No Causal Link, No Fee?
At trial, the court held that RBC and Crew intended that RBC receive a success fee only if there was a “causal link” between RBC’s activities and the transaction in question. This is somewhat surprising given that the success fee was expressly payable even if RBC had not introduced the purchaser to Crew or if RBC’s involvement was not a material cause of the transaction. The court also found that the engagement agreement was not intended to broadly apply to any sale of shares by a Crew shareholder, even though the definition of Transaction included the sale of a significant portion of Crew shares by either Crew or one of its shareholders.
The Ontario Court of Appeal upheld the lower court’s decision. The Court of Appeal held that notwithstanding the plain language in the engagement agreement, the trial judge did not fail to apply proper contractual interpretation principles in interpreting the engagement agreement. The Court of Appeal found that the trial judge’s interpretation – that the parties intended the success fee to be linked to some action on the part of RBC – was reasonable based on the engagement agreement in question. With respect to the tail provision in the engagement agreement, the Court of Appeal found that the trial judge correctly interpreted the tail provision as simply providing for payment of a success fee if the “mandate” was carried out after the termination of the engagement agreement. In other words, the transaction for which a success fee was payable must relate to work performed by the adviser before the termination of the engagement agreement.
Lessons from the Crew Gold Decision
Financial advisers and their clients alike would be well-advised to take a thoughtful and careful approach to tail provisions and related key definitions in their engagement agreements:
- Financial advisers should consider including express language in their standard form engagement agreements to the effect that no causal link is required for a success fee to be payable during the tail period.

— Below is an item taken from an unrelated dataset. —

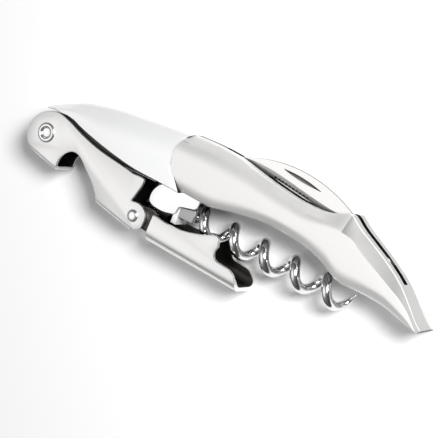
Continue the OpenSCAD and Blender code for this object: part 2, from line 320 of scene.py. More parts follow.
SPRING = Metal("spring_steel", grey(0.4, -0.01), grey(0.3, -0.01), 0.3, 0.1, (900, 5000, 5000), 0)
BRASS = Metal("brass", (0.8, 0.62, 0.3), (0.66, 0.48, 0.22), 0.3, 0.1, (2500, 2500, 2500), 0)


# ---------------------------------------------------------------- shape tools


def arc(centre: Point, radius: float, start: float, stop: float, steps: int) -> list[Point]:
    """Points of an arc, in degrees, with both its ends."""
    angles = [math.radians(start + (stop - start) * i / steps) for i in range(steps + 1)]
    return [(centre[0] + radius * math.cos(a), centre[1] + radius * math.sin(a)) for a in angles]


def curve(points: Sequence[Point], steps: int) -> list[Point]:
    """A smooth line through points.

    Args:
        points: The points it passes through.
        steps: How many parts it has between neighbours.

    Returns:
        The points of the line, with both its ends.
    """
    line: list[Point] = []
    last = len(points) - 1
    for i in range(last):
        a, b, c, d = (Vector(points[min(max(i + k, 0), last)]) for k in (-1, 0, 1, 2))
        for k in range(steps):
            t = k / steps
            square, cube = 2 * a - 5 * b + 4 * c - d, 3 * b - a - 3 * c + d
            p = 0.5 * (2 * b + (c - a) * t + square * t * t + cube * t**3)
            line.append((p.x, p.y))
    return line + [tuple(points[-1])]


def rounded(corners: Sequence[Point], radii: Sequence[float], steps: int) -> list[Point]:
    """An open line with rounded inner corners.

    Args:
        corners: Its corners, with both its ends.
        radii: How far each corner is rounded. The ends' values are not used.
        steps: How many parts each rounding has.

    Returns:
        The points of the line.
    """
    line = [tuple(corners[0])]
    for i in range(1, len(corners) - 1):
        before, here, after = (Vector(corners[i + k]) for k in (-1, 0, 1))
        reach = min(radii[i], 0.48 * (before - here).length, 0.48 * (after - here).length)
        a = here + (before - here).normalized() * reach
        b = here + (after - here).normalized() * reach
        for k in range(steps + 1):
            t = k / steps
            p = a * (1 - t) ** 2 + here * 2 * t * (1 - t) + b * t * t
            line.append((p.x, p.y))
    return line + [tuple(corners[-1])]


@dataclass(frozen=True)
class Law:
    """A value that changes along x: a smooth line through a few given places."""

    places: tuple[Point, ...]

    def __call__(self, x: float) -> float:
        """The value at x.

        Args:
            x: The place.

        Returns:
            The value there; past either end, the value at that end.
        """
        places = self.places
        if x <= places[0][0]:
            return places[0][1]
        for i in range(len(places) - 1):
            (x0, y0), (x1, y1) = places[i], places[i + 1]
            if x <= x1:
                before = places[max(i - 1, 0)]
                after = places[min(i + 2, len(places) - 1)]
                m0 = (y1 - before[1]) / (x1 - before[0]) * (x1 - x0)
                m1 = (after[1] - y0) / (after[0] - x0) * (x1 - x0)
                t = (x - x0) / (x1 - x0)
                return ((2 * t**3 - 3 * t * t + 1) * y0 + (t**3 - 2 * t * t + t) * m0
                        + (3 * t * t - 2 * t**3) * y1 + (t**3 - t * t) * m1)
        return places[-1][1]


def joint_place(name: str) -> Vector:
    """Where a joint's axis crosses the middle plane, in metres."""
    found = next(j for j in frame["joints"] if j["name"] == name)
    return Vector(found["pos_m"])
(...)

They should also consider proposing a detailed and expansive definition of “Transaction” if they want to be entitled to a success fee for a broad range of transactions executed during the tail period.
- Courts will continue to apply a contextual approach to contractual interpretation and will not necessarily render decisions on the basis of the express language in an engagement agreement; however, express language addressing the causal link requirement may help demonstrate to a court that the parties intended the success fee to be payable to a financial adviser in a broad set of circumstances, including where there is no causal link between the transaction and the advisory services provided.
- Although the courts have demonstrated an unwillingness to broadly construe a financial adviser’s entitlements during the tail period, parties that engage financial advisers should consider proposing a more limited definition of “Transaction” or excluding certain types of transactions from the definition.